**Written request:** Return all lines in the material below that contain "FreeCAD".

**Provided material:**
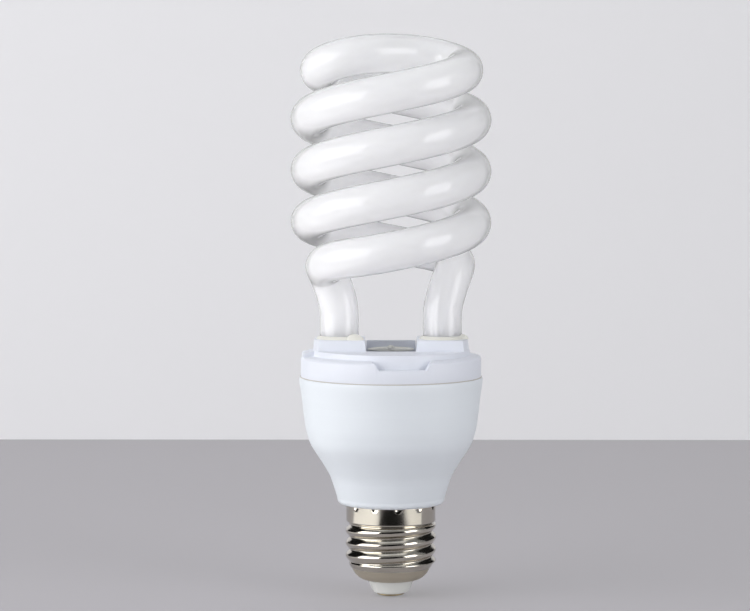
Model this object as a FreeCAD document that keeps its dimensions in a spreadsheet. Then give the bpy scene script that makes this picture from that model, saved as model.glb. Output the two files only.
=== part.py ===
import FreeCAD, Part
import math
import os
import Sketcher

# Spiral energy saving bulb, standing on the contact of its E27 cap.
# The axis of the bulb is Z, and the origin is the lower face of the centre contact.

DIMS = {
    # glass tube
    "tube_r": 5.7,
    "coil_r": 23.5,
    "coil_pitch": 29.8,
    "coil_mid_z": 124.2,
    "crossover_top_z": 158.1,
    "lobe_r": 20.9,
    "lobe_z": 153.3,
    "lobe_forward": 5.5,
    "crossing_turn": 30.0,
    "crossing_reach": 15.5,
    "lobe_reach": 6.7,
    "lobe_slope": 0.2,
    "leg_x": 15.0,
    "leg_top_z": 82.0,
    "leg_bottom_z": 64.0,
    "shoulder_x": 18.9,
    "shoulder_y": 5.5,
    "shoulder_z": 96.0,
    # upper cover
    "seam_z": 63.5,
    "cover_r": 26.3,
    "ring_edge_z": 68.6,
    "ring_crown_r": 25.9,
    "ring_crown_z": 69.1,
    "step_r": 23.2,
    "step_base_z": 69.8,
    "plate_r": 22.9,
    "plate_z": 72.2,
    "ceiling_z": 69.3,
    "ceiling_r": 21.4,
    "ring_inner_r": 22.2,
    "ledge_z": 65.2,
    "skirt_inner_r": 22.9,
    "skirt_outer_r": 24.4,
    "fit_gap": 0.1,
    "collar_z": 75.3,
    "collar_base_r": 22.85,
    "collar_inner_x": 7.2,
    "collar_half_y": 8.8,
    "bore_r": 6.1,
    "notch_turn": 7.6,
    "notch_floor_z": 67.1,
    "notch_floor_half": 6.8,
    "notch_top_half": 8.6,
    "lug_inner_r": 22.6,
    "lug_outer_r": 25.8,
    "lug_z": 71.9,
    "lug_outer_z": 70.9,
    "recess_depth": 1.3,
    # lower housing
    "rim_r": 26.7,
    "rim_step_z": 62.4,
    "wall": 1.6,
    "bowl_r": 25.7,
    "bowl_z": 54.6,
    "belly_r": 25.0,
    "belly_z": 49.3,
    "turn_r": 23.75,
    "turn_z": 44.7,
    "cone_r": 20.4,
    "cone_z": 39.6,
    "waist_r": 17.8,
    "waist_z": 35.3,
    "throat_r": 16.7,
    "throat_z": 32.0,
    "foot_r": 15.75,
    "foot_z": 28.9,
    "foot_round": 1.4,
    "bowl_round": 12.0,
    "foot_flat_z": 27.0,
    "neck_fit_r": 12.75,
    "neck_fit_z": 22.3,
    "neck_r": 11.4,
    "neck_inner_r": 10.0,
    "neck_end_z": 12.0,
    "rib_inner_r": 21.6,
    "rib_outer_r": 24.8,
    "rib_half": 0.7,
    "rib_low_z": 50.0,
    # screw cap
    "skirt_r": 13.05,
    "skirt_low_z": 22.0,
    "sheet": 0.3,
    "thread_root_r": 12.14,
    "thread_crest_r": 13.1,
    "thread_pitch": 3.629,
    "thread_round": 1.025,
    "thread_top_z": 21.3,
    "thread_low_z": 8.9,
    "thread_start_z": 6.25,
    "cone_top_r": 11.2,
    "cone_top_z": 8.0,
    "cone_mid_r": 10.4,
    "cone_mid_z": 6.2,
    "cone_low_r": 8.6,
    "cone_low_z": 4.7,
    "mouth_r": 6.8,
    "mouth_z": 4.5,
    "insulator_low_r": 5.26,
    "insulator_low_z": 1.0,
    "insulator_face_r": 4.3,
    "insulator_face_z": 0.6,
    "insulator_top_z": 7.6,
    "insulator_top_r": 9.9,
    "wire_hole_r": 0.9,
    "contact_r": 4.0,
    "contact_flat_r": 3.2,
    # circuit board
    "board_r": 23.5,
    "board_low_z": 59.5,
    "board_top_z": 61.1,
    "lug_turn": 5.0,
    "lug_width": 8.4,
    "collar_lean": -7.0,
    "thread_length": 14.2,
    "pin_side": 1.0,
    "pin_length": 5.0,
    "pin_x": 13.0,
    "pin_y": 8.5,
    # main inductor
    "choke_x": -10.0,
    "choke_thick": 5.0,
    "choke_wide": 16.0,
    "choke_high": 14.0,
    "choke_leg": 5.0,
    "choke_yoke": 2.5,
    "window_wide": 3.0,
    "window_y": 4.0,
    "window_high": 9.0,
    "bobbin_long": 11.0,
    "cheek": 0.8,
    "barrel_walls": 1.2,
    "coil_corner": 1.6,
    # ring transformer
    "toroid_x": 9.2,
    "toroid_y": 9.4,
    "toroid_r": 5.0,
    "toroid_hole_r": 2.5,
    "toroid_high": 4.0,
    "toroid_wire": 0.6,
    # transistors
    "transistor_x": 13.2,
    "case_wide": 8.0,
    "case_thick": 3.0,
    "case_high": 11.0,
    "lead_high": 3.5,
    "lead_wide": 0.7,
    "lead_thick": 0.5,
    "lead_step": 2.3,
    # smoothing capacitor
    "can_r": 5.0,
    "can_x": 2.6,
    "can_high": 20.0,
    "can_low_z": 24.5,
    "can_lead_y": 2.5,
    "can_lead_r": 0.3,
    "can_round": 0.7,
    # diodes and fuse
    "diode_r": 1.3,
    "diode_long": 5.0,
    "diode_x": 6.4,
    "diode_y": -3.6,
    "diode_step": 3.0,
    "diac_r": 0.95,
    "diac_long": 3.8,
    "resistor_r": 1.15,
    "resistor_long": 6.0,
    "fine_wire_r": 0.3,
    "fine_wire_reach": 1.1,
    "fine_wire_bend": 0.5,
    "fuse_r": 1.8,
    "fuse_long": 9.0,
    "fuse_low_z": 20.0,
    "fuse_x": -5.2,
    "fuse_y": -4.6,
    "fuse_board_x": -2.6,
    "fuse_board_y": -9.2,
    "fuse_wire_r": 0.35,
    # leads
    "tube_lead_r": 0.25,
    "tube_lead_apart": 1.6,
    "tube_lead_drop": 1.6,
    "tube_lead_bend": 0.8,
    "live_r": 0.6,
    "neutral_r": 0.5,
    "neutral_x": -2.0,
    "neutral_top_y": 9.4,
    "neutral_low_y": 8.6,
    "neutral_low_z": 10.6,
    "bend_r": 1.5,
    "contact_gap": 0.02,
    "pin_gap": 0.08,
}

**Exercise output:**
Model this object as a FreeCAD document that keeps its dimensions in a spreadsheet. Then give the bpy scene script that makes this picture from that model, saved as model.glb. Output the two files only.
import FreeCAD, Part